Investment Manager - TIA
TIA acts as investment manager to each Select Portfolio pursuant to
separate asset allocation and administration agreements (the "Asset
Allocation and Administration Agreements"). TIA is an indirect
wholly owned subsidiary of Travelers Group Inc. ("Travelers"). The
Asset Allocation and Administration Agreements with respect to each
Select Portfolio were approved by the Board of Directors, including a
majority of the directors who are not "interested persons" of the
Concert Series or TIA (the "Independent Directors"), on September 5,
1996. Pursuant to the Asset Allocation and Administration
Agreements, TIA will determine how each Select Portfolio's assets
will be invested in the Underlying Smith Barney Funds and in
repurchase agreements pursuant to the investment objectives and
policies of each Portfolio set forth in the Prospectus and make
recommendations to the Board of Directors concerning changes to (a)

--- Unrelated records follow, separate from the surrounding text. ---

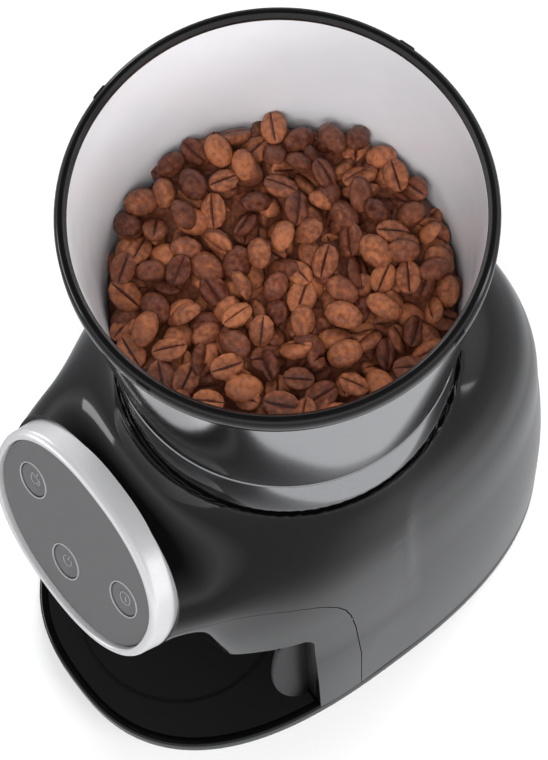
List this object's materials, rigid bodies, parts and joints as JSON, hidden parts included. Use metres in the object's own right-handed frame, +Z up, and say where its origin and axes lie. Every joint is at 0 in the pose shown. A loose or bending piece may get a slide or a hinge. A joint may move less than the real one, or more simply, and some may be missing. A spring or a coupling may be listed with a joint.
{
  "type": "burr coffee grinder",
  "caption": "Upright burr coffee grinder with an open bean hopper, a turning grind collar, a tilted button panel and an open cup bay.",
  "frame": {"origin": "middle of the footprint at table height, under the feet", "axes": "+Z up, the button panel and cup bay face -Y, +X to the right as seen from the front"},
  "size_m": [0.134, 0.205, 0.348],
  "materials": {
    "gloss_black": "gloss black moulded plastic",
    "satin_black": "fine satin black plastic",
    "satin_silver": "satin silver bezel",
    "grey_panel": "satin dark grey",
    "bright_steel": "polished stainless steel",
    "clear_plastic": "clear moulded hopper plastic",
    "smoke_rim": "dark smoked plastic",
    "rubber": "matt rubber",
    "steel": "machined steel",
    "zinc": "die-cast metal",
    "nylon": "natural nylon",
    "board": "green circuit board",
    "parts_grey": "grey plastic parts",
    "magnet": "sintered magnet"
  },
  "bodies": {
    "housing": {"base_skirt": "gloss_black", "base_plate": "satin_black", "base_tray": "satin_black", "rubber_feet": "rubber", "frame_posts": "parts_grey", "base_screws": "steel", "main_shell": "gloss_black", "bay_trim": "gloss_black", "bay_liner": "satin_black", "bezel": "satin_silver", "control_panel": "grey_panel", "button_rings": "satin_silver", "control_board": "board", "tact_switches": "parts_grey", "band_ring": "bright_steel", "grinding_chamber": "zinc", "discharge_chute": "satin_black", "gearbox_base": "zinc", "gearbox_cover": "zinc", "gearbox_screws": "steel", "chamber_screws": "steel", "motor_screws": "steel", "lower_bearing": "steel", "upper_bearing": "steel", "motor_can": "steel", "motor_end_cap": "parts_grey", "motor_magnet": "magnet", "motor_isolator": "rubber", "power_board": "board", "board_components": "parts_grey", "board_standoffs": "nylon", "cord_grommet": "rubber", "interlock_switch": "parts_grey"},
    "collar": {"grip_collar": "bright_steel", "adjuster_sleeve": "parts_grey"},
    "carrier": {"burr_carrier": "nylon", "ring_burr": "steel"},
    "hopper": {"hopper_cup": "clear_plastic", "hopper_rim": "smoke_rim"},
    "left_key": {"left_button": "grey_panel"},
    "right_key": {"right_button": "grey_panel"},
    "middle_key": {"middle_button": "grey_panel"},
    "motor_rotor": {"motor_shaft": "steel", "motor_pinion": "steel", "motor_armature": "steel"},
    "burr_rotor": {"burr_shaft": "steel", "drive_gear": "nylon", "cone_burr": "steel", "burr_nut": "steel", "sweeper": "nylon"}
  },
  "joints": [
    {"name": "grind_adjust", "type": "hinge", "parent": "housing", "child": "collar", "pos_m": [0, 0.0045, 0.26], "axis": [0, 0, 1], "range_deg": [-45, 45]},
    {"name": "carrier_travel", "type": "slide", "parent": "collar", "child": "carrier", "axis": [0, 0, 1], "range_m": [-0.001, 0.001]},
    {"name": "hopper_lift", "type": "slide", "parent": "collar", "child": "hopper", "axis": [0, 0, 1], "range_m": [0, 0.14]},
    {"name": "left_press", "type": "slide", "parent": "housing", "child": "left_key", "axis": [0, 0.9085, -0.4179], "range_m": [0, 0.0008], "stiffness_N_per_m": 300, "springref_m": -0.0008},
    {"name": "right_press", "type": "slide", "parent": "housing", "child": "right_key", "axis": [0, 0.9085, -0.4179], "range_m": [0, 0.0008], "stiffness_N_per_m": 300, "springref_m": -0.0008},
    {"name": "middle_press", "type": "slide", "parent": "housing", "child": "middle_key", "axis": [0, 0.9085, -0.4179], "range_m": [0, 0.0008], "stiffness_N_per_m": 300, "springref_m": -0.0008},
    {"name": "burr_spin", "type": "hinge", "parent": "housing", "child": "burr_rotor", "pos_m": [0, 0.0045, 0.13], "axis": [0, 0, 1], "continuous": true},
    {"name": "motor_spin", "type": "hinge", "parent": "housing", "child": "motor_rotor", "pos_m": [0, 0.05137, 0.13], "axis": [0, 0, 1], "continuous": true}
  ],
  "couplings": [
    {"joint": "carrier_travel", "follows": "grind_adjust", "m_per_rad": 0.00127},
    {"joint": "motor_spin", "follows": "burr_spin", "ratio": -5.25}
  ]
}
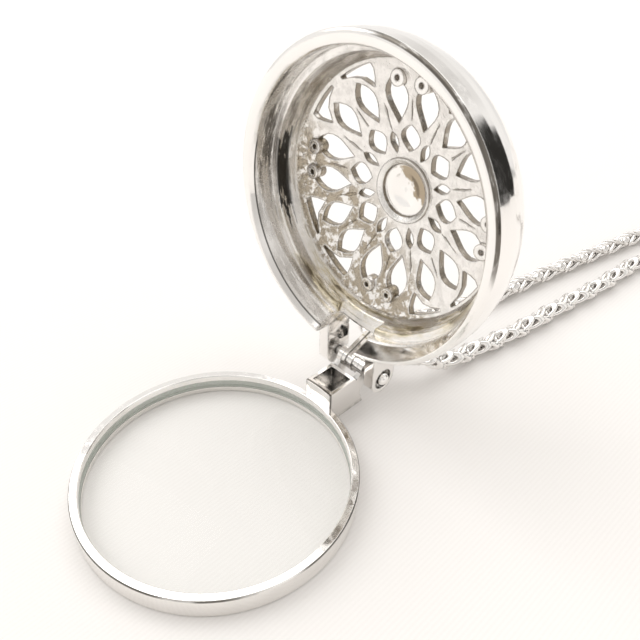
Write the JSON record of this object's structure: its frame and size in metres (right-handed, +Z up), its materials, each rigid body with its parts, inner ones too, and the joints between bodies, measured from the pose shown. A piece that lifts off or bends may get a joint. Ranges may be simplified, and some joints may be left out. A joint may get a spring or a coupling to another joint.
{
  "type": "magnifier pendant",
  "caption": "Long chain pendant with a framed round magnifying lens that folds into a domed, pierced silver cover, shown open.",
  "frame": {"origin": "centre of the lens on the surface that the lens frame lies on", "axes": "+Z up through the lens, +X from the lens centre to the hinge and along the chain, +Y along the hinge pin"},
  "size_m": [0.3822, 0.1356, 0.0585],
  "materials": {
    "polished_silver": "polished",
    "cast_silver": "polished rim, grainy cast inside",
    "chain_silver": "polished",
    "lens_glass": "clear"
  },
  "bodies": {
    "base": {"lens_frame": "polished_silver", "lens": "lens_glass", "hinge_pin": "polished_silver", "bail": "polished_silver", "chain": "chain_silver", "clasp": "polished_silver"},
    "cover": {"cover": "cast_silver"}
  },
  "joints": [
    {"name": "cover_fold", "type": "hinge", "parent": "base", "child": "cover", "pos_m": [0.0288, 0, 0.0065], "axis": [0, 1, 0], "range_deg": [-94.9, 35]}
  ]
}
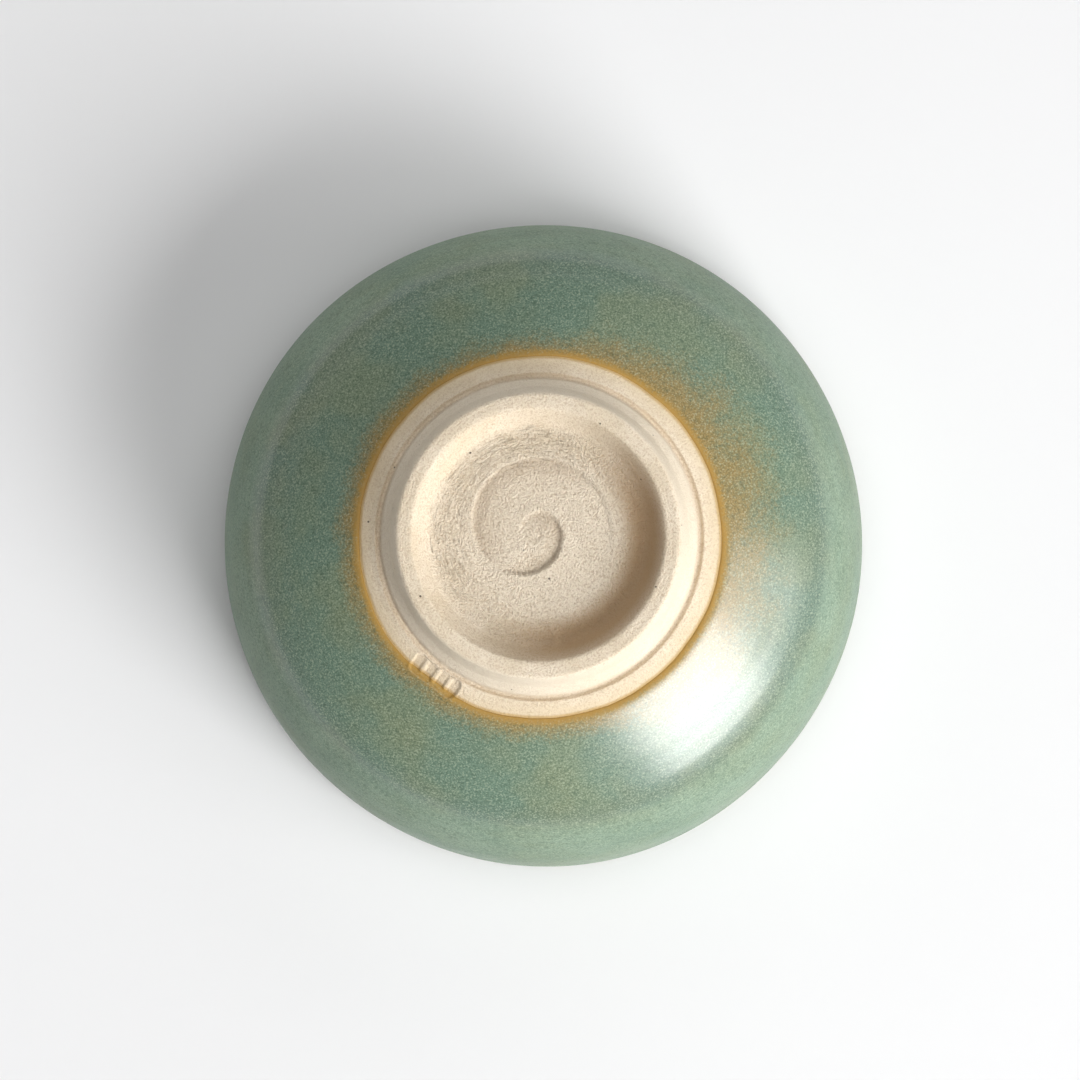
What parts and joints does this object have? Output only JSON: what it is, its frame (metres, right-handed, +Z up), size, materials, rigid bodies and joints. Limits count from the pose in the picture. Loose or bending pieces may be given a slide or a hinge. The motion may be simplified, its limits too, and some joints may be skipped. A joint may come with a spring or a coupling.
{
  "type": "rice bowl",
  "caption": "Round thrown stoneware bowl with a trimmed foot ring, glazed outside, inside and over the lip, with the foot left bare; stored upside down on its lip.",
  "frame": {"origin": "on the bowl's axis, in the plane that the lip rests on", "axes": "+Z up the bowl's axis from the lip plane to the foot ring's flat face; +X and +Y lie in the lip plane, and the blank maker's recess is towards -X -Y. The bowl is stored upside down on its lip; turned 180 degrees about X it stands on its foot"},
  "size_m": [0.12, 0.12, 0.062],
  "materials": {
    "bare_stoneware": "unglazed, fired buff clay, finely gritty, with trimming rings",
    "outer_green_glaze": "satin grey-green glaze, finely speckled, breaking amber at its edge",
    "inner_green_glaze": "satin grey-green glaze, finely speckled",
    "lip_green_glaze": "satin pale green glaze, thinner and browner over the lip's edge"
  },
  "bodies": {
    "root": {"stoneware_body": "bare_stoneware", "outer_glaze": "outer_green_glaze", "inner_glaze": "inner_green_glaze", "lip_glaze": "lip_green_glaze"}
  },
  "joints": []
}
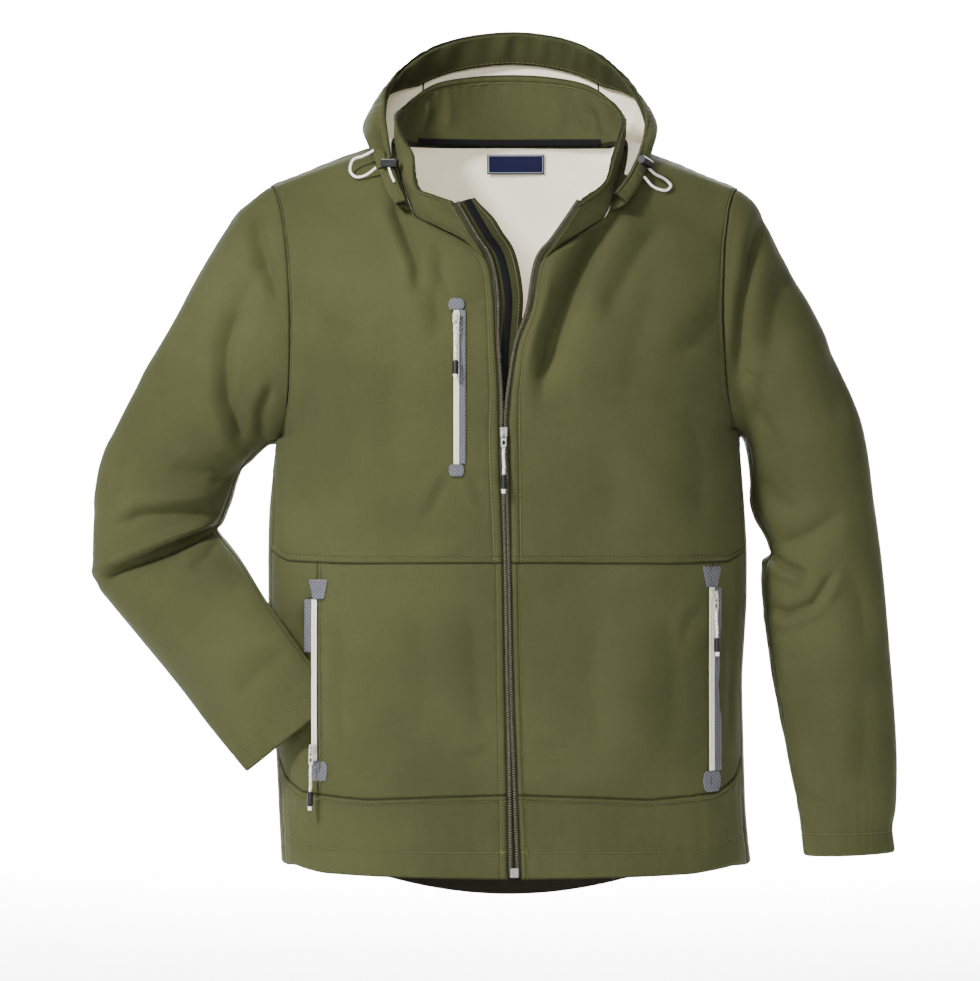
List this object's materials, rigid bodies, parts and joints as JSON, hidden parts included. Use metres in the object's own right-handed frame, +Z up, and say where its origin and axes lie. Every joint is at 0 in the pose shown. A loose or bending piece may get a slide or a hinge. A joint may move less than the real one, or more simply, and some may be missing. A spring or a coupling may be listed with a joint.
{
  "type": "hooded softshell jacket",
  "caption": "Long-sleeved zip jacket with a hood, stand collar, divided lower fronts with zip pockets, a chest zip pocket and a dropped back hem, filled out and hollow.",
  "frame": {"origin": "middle of the neck opening, level with the back neck seam, where the wearer's neck holds the jacket", "axes": "+X to the wearer's left, -Y towards the jacket's front, +Z up"},
  "size_m": [0.826, 0.337, 0.9173],
  "materials": {
    "olive_cloth": "plain weave softshell",
    "facing_cloth": "plain weave softshell",
    "mesh_cloth": "fine open mesh",
    "front_zip_tape": "woven tape",
    "pocket_zip": "fine coil zip",
    "zip_metal": "satin",
    "white_cord": "braided",
    "black_plastic": "matte",
    "black_tape": "woven tape",
    "navy_label": "woven, blank"
  },
  "bodies": {
    "jacket": {"upper_front_right": "olive_cloth", "upper_front_left": "olive_cloth", "lower_front_right": "olive_cloth", "lower_front_left": "olive_cloth", "lower_side_right": "olive_cloth", "lower_side_left": "olive_cloth", "hem_band_right": "olive_cloth", "hem_band_left": "olive_cloth", "back": "olive_cloth", "sleeve_right_top": "olive_cloth", "sleeve_right_under": "olive_cloth", "sleeve_left_top": "olive_cloth", "sleeve_left_under": "olive_cloth", "collar": "olive_cloth", "hood_centre": "olive_cloth", "hood_side_right": "olive_cloth", "hood_side_left": "olive_cloth", "toggle_base_right": "olive_cloth", "toggle_base_left": "olive_cloth", "collar_facing": "facing_cloth", "hood_rim_facing": "facing_cloth", "placket": "facing_cloth", "placket_tape": "black_tape", "neck_tape": "black_tape", "neck_label": "navy_label", "front_zip_right": "front_zip_tape", "front_zip_left": "front_zip_tape", "front_zip_box": "zip_metal", "hood_elastic_right": "white_cord", "hood_elastic_left": "white_cord", "hood_toggle_right": "black_plastic", "hood_toggle_left": "black_plastic", "front_zip_slider": "zip_metal", "chest_slider": "zip_metal", "hand_slider_left": "zip_metal", "hand_slider_right": "zip_metal", "chest_zip": "pocket_zip", "chest_mesh_top": "mesh_cloth", "chest_mesh_low": "mesh_cloth", "chest_mesh_strip": "mesh_cloth", "hand_zip_left": "pocket_zip", "hand_mesh_top_left": "mesh_cloth", "hand_mesh_low_left": "mesh_cloth", "hand_mesh_strip_left": "mesh_cloth", "hand_zip_right": "pocket_zip", "hand_mesh_top_right": "mesh_cloth", "hand_mesh_low_right": "mesh_cloth", "hand_mesh_strip_right": "mesh_cloth"},
    "front_zip_pull": {"front_zip_tab": "zip_metal", "front_zip_cord": "white_cord", "front_zip_grip": "black_plastic"},
    "chest_pull": {"chest_tab": "zip_metal", "chest_cord": "white_cord", "chest_grip": "black_plastic"},
    "hand_pull_left": {"hand_tab_left": "zip_metal", "hand_cord_left": "white_cord", "hand_grip_left": "black_plastic"},
    "hand_pull_right": {"hand_tab_right": "zip_metal", "hand_cord_right": "white_cord", "hand_grip_right": "black_plastic"}
  },
  "joints": [
    {"name": "front_zip_pull_hinge", "type": "hinge", "parent": "jacket", "child": "front_zip_pull", "pos_m": [-0.00651, -0.13745, -0.3122], "axis": [-1, 0.0036, 0], "range_deg": [0, 150]},
    {"name": "chest_pull_hinge", "type": "hinge", "parent": "jacket", "child": "chest_pull", "pos_m": [-0.05362, -0.1321, -0.1992], "axis": [-0.998, 0.0632, 0], "range_deg": [0, 150]},
    {"name": "hand_pull_left_hinge", "type": "hinge", "parent": "jacket", "child": "hand_pull_left", "pos_m": [0.20649, -0.08818, -0.4752], "axis": [-0.8034, -0.5954, 0], "range_deg": [0, 150]},
    {"name": "hand_pull_right_hinge", "type": "hinge", "parent": "jacket", "child": "hand_pull_right", "pos_m": [-0.19898, -0.09524, -0.6292], "axis": [-0.82, 0.5723, 0], "range_deg": [0, 150]}
  ]
}
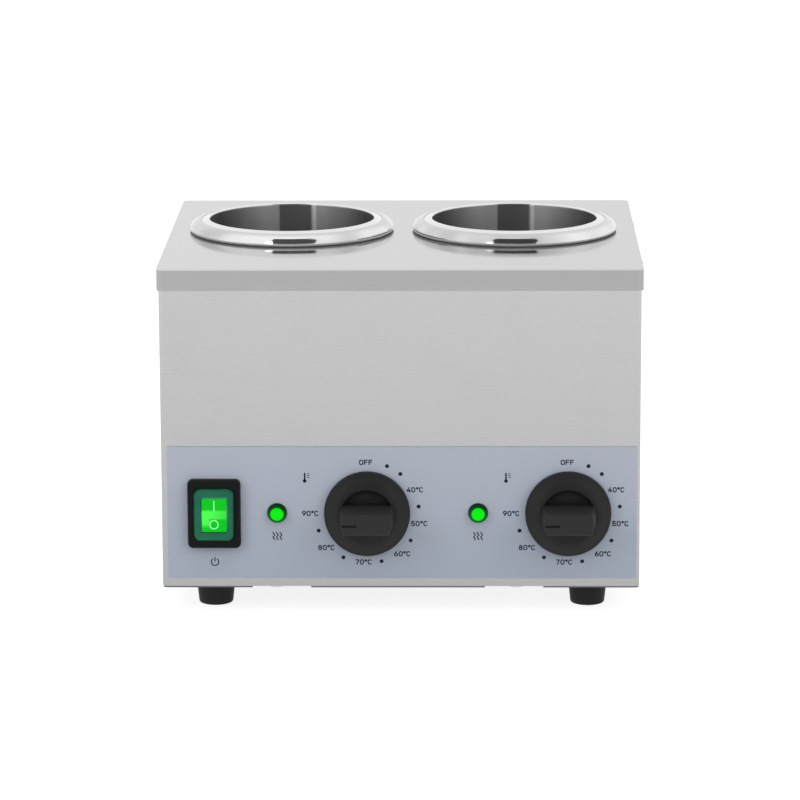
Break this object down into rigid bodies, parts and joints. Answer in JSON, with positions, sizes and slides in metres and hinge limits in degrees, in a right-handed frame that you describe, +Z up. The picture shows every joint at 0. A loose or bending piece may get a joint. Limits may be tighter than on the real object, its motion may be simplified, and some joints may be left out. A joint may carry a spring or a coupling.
{
  "type": "topping warmer",
  "caption": "Countertop topping warmer: brushed steel case with heated wells, lift-out pots, dial knobs, pilot lamps, a covered rocker switch and rubber feet.",
  "frame": {"origin": "centre of the bounding box, on the surface that the feet stand on", "axes": "+X to the right as seen from the front, +Y to the rear, +Z up; the controls face -Y"},
  "size_m": [0.3044, 0.3094, 0.2278],
  "materials": {
    "cover_steel": "brushed, satin",
    "case_steel": "brushed, satin",
    "base_steel": "mill finish",
    "well_steel": "drawn, matt",
    "pot_steel": "polished rim, fine turned wall inside",
    "fixings": "zinc plated",
    "heater_metal": "mica band heater, brass sheath",
    "insulation": "mineral fibre mat",
    "silicone": "red silicone",
    "overlay_print": "printed film, blue grey",
    "knob_plastic": "charcoal, satin",
    "black_plastic": "black, moulded",
    "grey_plastic": "moulded",
    "rocker_green": "lit from within",
    "boot_green": "clear soft green cover",
    "lens_green": "clear green, lit",
    "white_plastic": "moulded",
    "brass": "bare",
    "copper": "copper",
    "foot_rubber": "black rubber",
    "wire_brown": "insulated lead",
    "wire_blue": "insulated lead",
    "wire_white": "insulated lead",
    "wire_green": "insulated lead"
  },
  "bodies": {
    "case": {"top_cover": "cover_steel", "body_shell": "case_steel", "rear_panel": "case_steel", "base_plate": "base_steel", "control_overlay": "overlay_print", "well_left": "well_steel", "well_right": "well_steel", "well_seal_left": "silicone", "well_seal_right": "silicone", "well_studs": "fixings", "well_nuts": "fixings", "band_heater_left": "heater_metal", "band_heater_right": "heater_metal", "heater_screws": "fixings", "insulation_left": "insulation", "insulation_right": "insulation", "thermostat_left": "grey_plastic", "thermostat_right": "grey_plastic", "thermostat_screws": "fixings", "sensor_left": "copper", "sensor_right": "copper", "thermal_cutout_left": "black_plastic", "thermal_cutout_right": "black_plastic", "switch_frame": "black_plastic", "switch_body": "black_plastic", "switch_boot": "boot_green", "switch_terminals": "brass", "lamp_lens_left": "lens_green", "lamp_lens_right": "lens_green", "lamp_body_left": "white_plastic", "lamp_body_right": "white_plastic", "lamp_nuts": "fixings", "terminal_block": "white_plastic", "terminal_block_screws": "brass", "cable_gland": "black_plastic", "gland_cap": "black_plastic", "gland_locknut": "black_plastic", "gland_seal": "foot_rubber", "earth_stud": "brass", "earth_nuts": "brass", "foot_front_left": "foot_rubber", "foot_front_right": "foot_rubber", "foot_rear_left": "foot_rubber", "foot_rear_right": "foot_rubber", "foot_screws": "fixings", "foot_nuts": "fixings", "base_screws": "fixings", "cover_screws": "fixings", "rear_screws": "fixings", "wires_live": "wire_brown", "wires_neutral": "wire_blue", "wires_lamp": "wire_white", "wire_earth": "wire_green"},
    "knob_left": {"knob_left": "knob_plastic", "thermostat_shaft_left": "fixings"},
    "knob_right": {"knob_right": "knob_plastic", "thermostat_shaft_right": "fixings"},
    "rocker": {"switch_rocker": "rocker_green"},
    "pot_left": {"pot_left": "pot_steel"},
    "pot_right": {"pot_right": "pot_steel"}
  },
  "joints": [
    {"name": "knob_left_turn", "type": "hinge", "parent": "case", "child": "knob_left", "pos_m": [-0.0208, -0.1217, 0.0652], "axis": [0, 1, 0], "range_deg": [-270, 0]},
    {"name": "knob_right_turn", "type": "hinge", "parent": "case", "child": "knob_right", "pos_m": [0.1042, -0.1217, 0.0652], "axis": [0, 1, 0], "range_deg": [-270, 0]},
    {"name": "rocker_tilt", "type": "hinge", "parent": "case", "child": "rocker", "pos_m": [-0.1159, -0.1197, 0.0641], "axis": [1, 0, 0], "range_deg": [0, 12]},
    {"name": "pot_left_lift", "type": "slide", "parent": "case", "child": "pot_left", "axis": [0, 0, 1], "range_m": [0, 0.18]},
    {"name": "pot_right_lift", "type": "slide", "parent": "case", "child": "pot_right", "axis": [0, 0, 1], "range_m": [0, 0.18]}
  ]
}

the Underlying Smith Barney Funds in which the Select Portfolios may
invest, (b) the percentage range of assets that may be invested by
each Portfolio in any one Underlying Smith Barney Fund and (c) the
percentage range of assets of any Portfolio that may be invested in
equity funds and fixed income funds (including money market funds).
In addition to such services, TIA pays the salaries of all officers
and employees who are employed by both it and the Concert Series,
maintains office facilities for the Concert Series, furnishes the
Concert Series with statistical and research data, clerical help and
accounting, data processing, bookkeeping, internal auditing and legal
services and certain other services required by the Concert Series
and each Select Portfolio, prepares reports to each Portfolio's
shareholders and prepares tax returns, reports to and filings with
the Securities and Exchange Commission (the "SEC") and state Blue Sky
authorities. MMC provides investment advisory and management
services to investment companies affiliated with Smith Barney.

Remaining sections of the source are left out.